8) Está muito claro, resumindo, que a visão da presidente Dilma passa pela decomposição momentânea dos Estados Unidos e da Europa; pelo crescimento dos BRICs; pela necessidade de reposicionar as finanças na organização da economia; pela alteração da postura dos Estados diante do sistema financeiro; pela reformulação da dependência dos Estados em relação às finanças, sobretudo no ponto principal: a dívida; pela reformulação fiscal do Estado, equacionando uma política de recuperação da demanda e do crescimento; e pela reorganização da ONU e das instituições para-estatais. Contudo, a proposta mais vigorosa está no escapamento do Estado do setor financeiro para permitir que haja uma nova ordem da economia mundial, organizada por uma articulação de países ricos com países pobres, através de políticas coordenadas de estímulos, com a finalidade de diminuir as desigualdades. Claro que, aqui, vem a famosa pergunta do Garrincha: já combinaram com o adversário? Só que, em política, o jogo se faz pelo embate de idéias e de forças, E o que Dilma está construindo é a colocação de um outro e diferente ângulo para desenhar o conjunto da combinação política e economia, visando traçar uma linha para uma outra época.

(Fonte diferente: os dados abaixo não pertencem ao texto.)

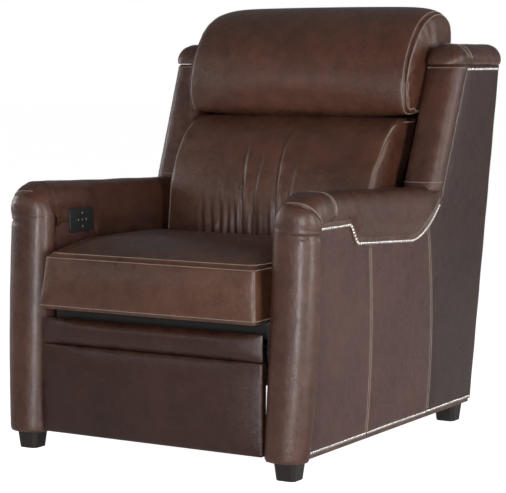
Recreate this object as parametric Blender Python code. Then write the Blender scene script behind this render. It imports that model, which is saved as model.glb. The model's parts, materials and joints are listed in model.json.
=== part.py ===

(O discurso da Dilma foi trabalhado numa dimensão que conteve uma pluralidade de pontos. Uns dialogando com outros, esses fazendo distinção daqueles, e muitos contrastando com diversos, e assim por diante. A clareza do texto não ocultou a múltipla tonalidade da emoção. Contudo, o meu comentário fixou-se nos contornos da crise, demorando-se nas chamas e na luminosidade que atravessaram, direta ou indiretamente, os temas da ONU e do capital financeiro).